The Effect of Irradiation with Different sources on the Infrared Spectrum
The data values in Table 4 show that time has a negative effect on the flexibility and dissociation of the polymer, as was observed when composite (A) was subjected to a dose of radiation for a variable duration, such as 1, 2, or 3 days. It was noted that on the first day of exposure of the composite to the radiation source (Sr90) that the (OH) group appeared at the frequency (3545-3414) cm-1 and the group (CH) appeared at the frequency (3064) cm-1, while the exposure for one day to the source (Co60) the (OH) group appeared at the frequency of (3545-3416) cm-1 and the (CH) group disappeared. This indicates dissociation of the polymer as shown in Figs 5 and 6. On the second day, when the polymer composite (A) was exposed to a source (Sr90), it was noticed that the (OH) group appeared at the frequency (3547-3412) cm-1, while when the polymer was exposed to a source (Co60), this group appeared as (3545-3416) cm-1. In terms of beam intensity, the remaining bundles were all very similar.
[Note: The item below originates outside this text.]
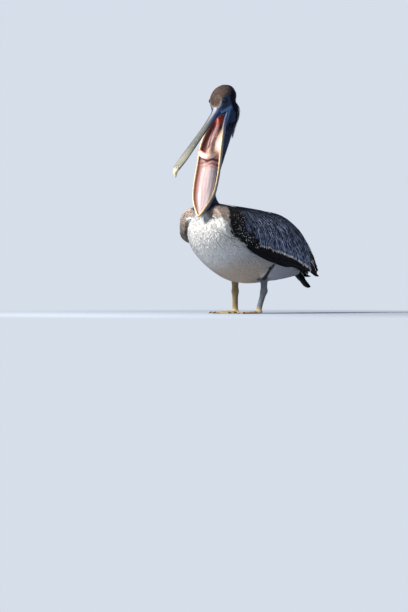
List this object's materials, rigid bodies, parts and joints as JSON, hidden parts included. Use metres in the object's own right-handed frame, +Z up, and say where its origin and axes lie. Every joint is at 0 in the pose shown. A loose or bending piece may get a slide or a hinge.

The (OH) group appeared on the third day at a frequency (3545-3419) cm-1 when exposed to the source (Sr90), whereas this group appeared at a frequency (3553-3414) cm-1 when exposed to the cobalt source. This difference in band intensity was due to the creation of free radicals, interaction of the hydrogen ion with oxygen radicals, and subsequent formation of peroxides.
According to Table 5, the dissociation process of the polymer composite (B) after exposure to both of the investigated sources differs noticeably. The appearance of the (CH) group as depicted in Figs. 7 and 8 as a result of the hydrogen ion’s dissociation and its association with the oxygen free radical, causes the polymer to break down. This is the same as what occurred when exposed to a cobalt source, but with different beam intensities. The key findings on the second day of exposure to both sources were the appearance of a group (CH) at the frequency (3063-3028) cm-1 when exposed to a source (Sr90), and the appearance of a group (CH) at the frequency (3063-3028) cm-1 when exposed to a source (Sr90) for the group (CH).
Effect of irradiation with different sources on the hardness
Figs. 9 and 10 which show how irradiation with various sources affects the behavior of hardness also demonstrate a decrease in hardness values for both composites when the exposure time is extended at irradiation with (Sr90) and (Co60) sources. This can be explained by the fact that on the first day of exposure, the bonds between the molecules of the composite materials (A, B) were under tension, which causes an interpretation of the movement of these molecules. As a result, on the third day of exposure, the composite material was complicated and had high hardness values relative to the hardness of the models. The complicated material (dissolution of the polymeric chains) is caused by a decrease in the bonding forces between the molecules.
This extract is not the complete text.